Selecting the proper aircraft battery involves a number of questions…
How long will the battery last?
What price should you pay for a good battery?
Which battery company should you trust?
We will help you solve these questions and make the correct decision, right now.
Batteries are a fairly simple device that allows storage of electricity in chemicals. Flooded wet cell batteries have chemicals that can reverse the process of a battery being exhausted. By adding an electric charge to these batteries, the chemical potential is restored.
More common batteries, such as the Valve-Regulated Lead-Acid (VRLA) sealed battery and the Nickel Cadmium battery, offer different options for your specific aircraft.
The Nickel Cadmium (Ni-Cd) battery contains interleaved electrodes connected internally. This aircraft battery involves a process that minimizes oxygen recombination and helps ensure low and stable overcharge current.
The VRLA aircraft battery use either one 12-cell or two 6-cell plastic containers. The main difference between VRLA battery and vented batteries is the use of higher pressure valves and different separators. In the VRLA batteries these valves promote oxygen transfer.
There are two primary types of VRLA batteries, gel cells and AGM. Gel cells add silica dust to the electrolyte, forming a thick putty-like gel. These are sometimes referred to as “silicone batteries”. AGM (absorbed glass mat) batteries feature fiberglass mesh between the battery plates which serves to contain the electrolyte. Both designs offer advantages and disadvantages compared to conventional batteries, as well as each other.
Extending Battery Life
When was the last time you thought about your aircraft’s battery?

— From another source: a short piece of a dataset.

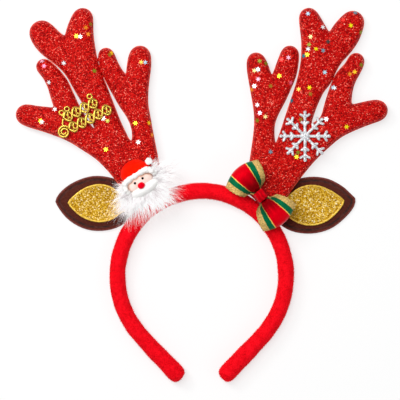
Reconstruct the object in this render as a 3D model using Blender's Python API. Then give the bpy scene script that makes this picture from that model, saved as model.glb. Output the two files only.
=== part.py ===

If you are like most pilots, you most likely thought about it when you had to remove it either because it failed or due to required normal maintenance. Performing maintenance on your battery, not just when it is required, can preserve its usefulness and performance.
The battery needs to be inspected regularly to assure it will function and perform as expected.
Both Teledyne/Gill and Concorde require periodic inspection and maintenance of their aircraft batteries. One of the required inspections is a capacity test.
This consists of placing a specified load on the fully-charged battery and then measuring the time it takes for the battery to be drawn down to a specified voltage.
If the capacity test reveals that the battery has at least 80% of its rated capacity, then it’s considered airworthy and can be returned to service.
Charging your battery can be optimized as well. The ideal way to charge a battery is at a constant current rate in amps equal to 20 to 40 percent of the battery’s capacity in amp-hours until the battery reaches optimal voltage.
A great option for charging your aircraft battery is a charger such as the ones made by BatteryMINDer®. Aviation batteries use a higher specific gravity (SG) electrolyte in their batteries. If you use a non-aviation charger then the battery can be overcharged. Compared to automotive chargers (13.8-14.6 volts) the BatteryMINDer® chargers are 12 volt chargers and will not overcharge your battery.
BatteryMINDer® models feature a Plug ‘n Run feature as well as a full-time automatic pulsed desulfation circuitry which can dissolve built up sulfation on the battery’s storage plates, this will restore lost cranking power as well as extend the life of your aircraft battery. The temperature compensating sensor featured on the BatteryMINDer® chargers will keep your battery from being overcharged in warm weather and undercharged in cold weather. This is vital to the longevity of your aircraft battery.
So, that begs the question, how do batteries fail if you can recharge them and protect them from dying? There are a few ways battery failure occurs:
- Sludge buildup in the bottom of the battery
- Batteries discharging during periods of disuse
- Gassing and subsequent loss of electrolytes
- Sulfation- the most common cause of battery failure
An aircraft battery can be bought from numerous companies, but few have the quality track record of Gill. Founded in 1920, Gill has stood the test of time.
Gill’s latest battery line, the 7000 Series LT batteries, are sealed, VRLA, and non-spillable. Compared to other brands, such as Concorde, the evidence is quite obvious that Gill has added features that, to put it simply, create a longer lasting battery.
Amongst other features, this new line of batteries includes:
- Improved 18 month/1800 hour capacity check inspection
- Gill has extended this capacity check inspection time from 12 months or 800 hours. This is a major increase for pilots and mechanics. Compare this time to any aircraft without Gill batteries and you’ll find 12 months, or 800 hours, is the standard.
- Industry leading 24 month warranty for both turbine and non-turbine aircraft
- Most manufacturers only offer 12 months on turbine aircraft only.
- High reliability through engineered processes
- The superior shelf life offered by Gill’s new battery series can help defend against battery self-discharge. The new shelf life can last up to two years without degradation to the battery.
- Robust construction that offers durability and dependability
- FAA / PMA Approved and TSO authorized
- Offers the best discharge and recharge efficiency in lead-acid chemistry
- Improved energy density
- Tested to DO-160E
Choosing a product like Gill 7000 Series LT aircraft battery can really upgrade your current battery situation. Gill has worked hard at improving their batteries and becoming the new industry leader.